In [7]: cancel(risch_integrate(f, x, handle_first='log').diff(x) - f)
Out[7]: 0

In [8]: cancel(risch_integrate(f, x, handle_first='exp').diff(x) - f)
Out[8]: 0

So what I think I really need to do is to do some research on what order of building the tower makes it the most efficient. Also, handle_first needs to be modified to be more dynamic than just looking at exponentials or logarithms first, but also considering which exponentials or logarithms to look at first, and the others might be rewritten in terms of those (this needed to be done anyway to make it work for three types of extensions: exponentials, logarithms, and tangents).

There can also be more heuristics for this.
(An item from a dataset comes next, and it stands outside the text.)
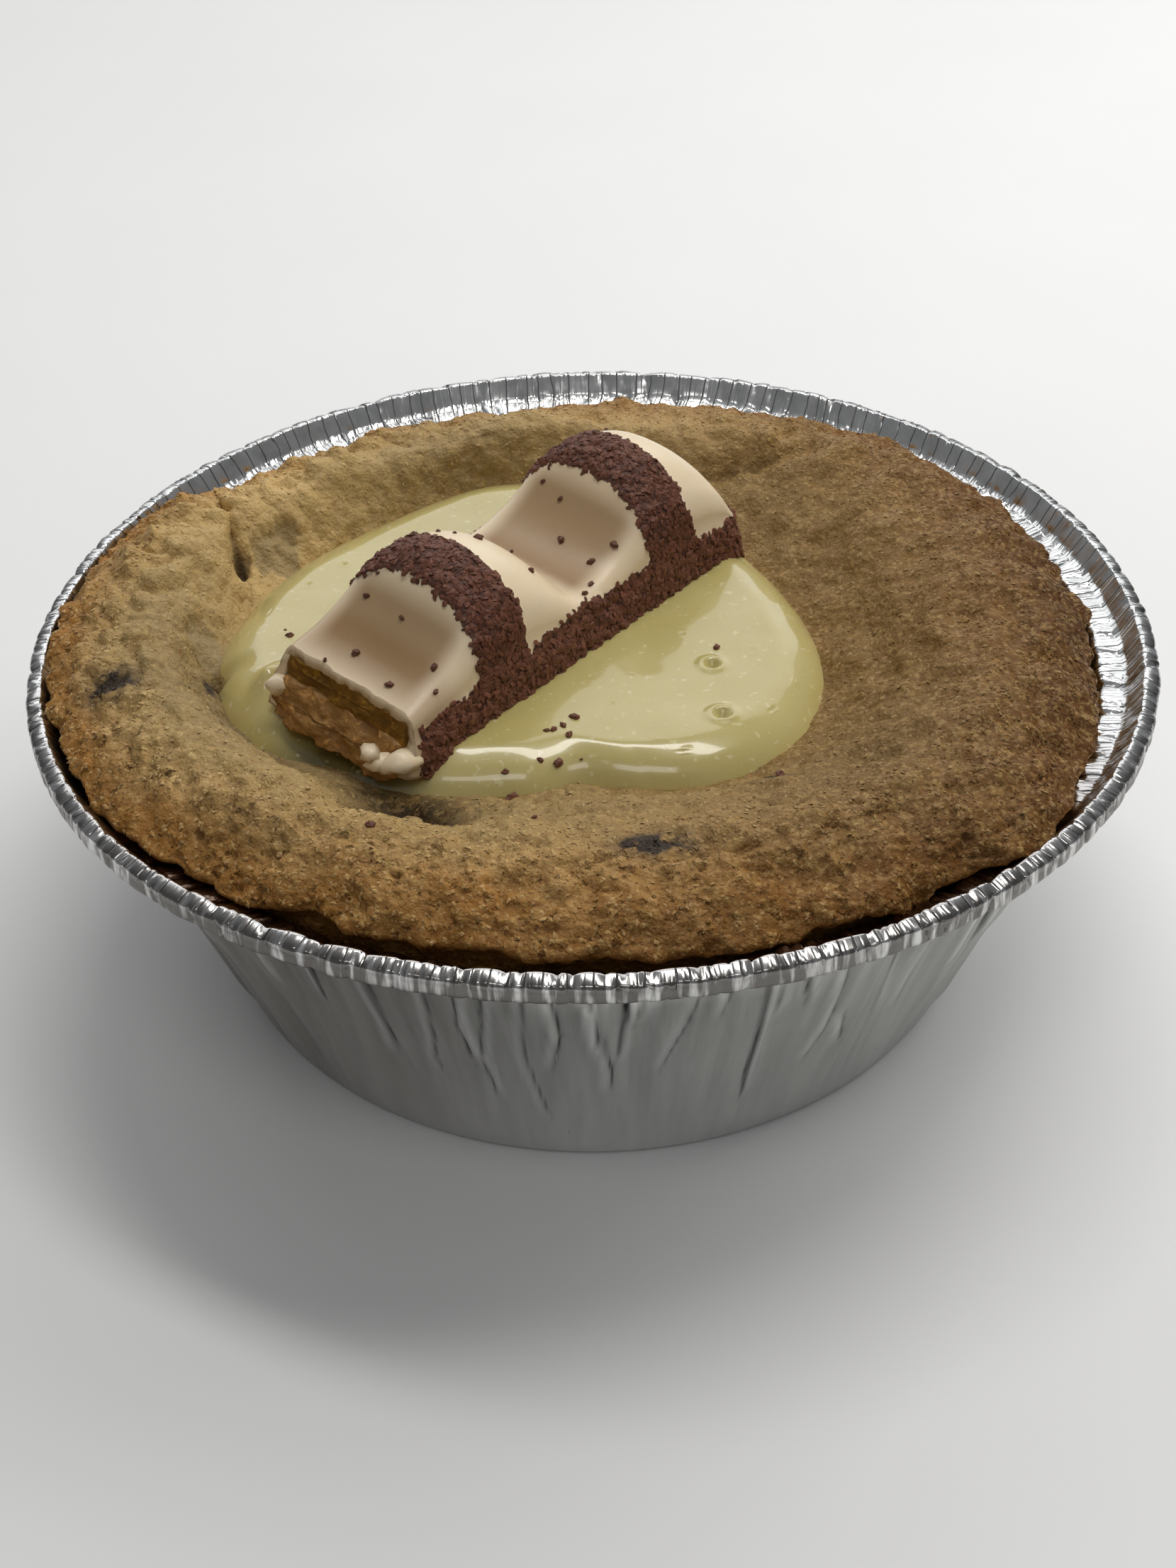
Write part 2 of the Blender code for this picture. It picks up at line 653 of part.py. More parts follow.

Currently, there are heuristics for exponentials to prefer rewriting e^{2x} as \left({e^{x}}\right)^2 instead of rewriting e^{x} as \sqrt{e^{2x}} (this is necessary not only for keeping things in terms of the nicer looking gcds but also because risch_integrate() doesn’t know how to handle algebraic extensions like square roots). I didn’t realize it at the time, but the corollary heuristic for logarithms should try to rewrite \log{(x^2)} in terms of \log{(x)} and not the other way around. We can use the exact same gcd algorithm (called integer_powers() in risch.py, and I now realize that it should actually be called integer_multiples()) as we do for the exponential, only use the powers of the arguments instead of coefficients. This might require some factorization to do completely correctly, so it certainly requires some thought.

Update
I discovered that there’s an easier way to show the nondeterminism of the above than running it on different architectures. You just have to change the variable of integration:

In [1]: a = Add(*(log(x**i) for i in range(10)))

In [2]: risch_integrate(a, x)
Out[2]: 
                ⎛ 4⎞
        45⋅x⋅log⎝x ⎠
-45⋅x + ────────────
             4      

In [3]: b = Add(*(log(y**i) for i in range(10)))

In [4]: risch_integrate(b, y)
Out[4]: -45⋅y + 45⋅y⋅log(y)

In [5]: c = Add(*(log(z**i) for i in range(10)))

In [6]: risch_integrate(c, z)
Out[6]: 
                ⎛ 2⎞
        45⋅z⋅log⎝z ⎠
-45⋅z + ────────────
             2      

Clearly the code for this needs to be doing some canonicalization.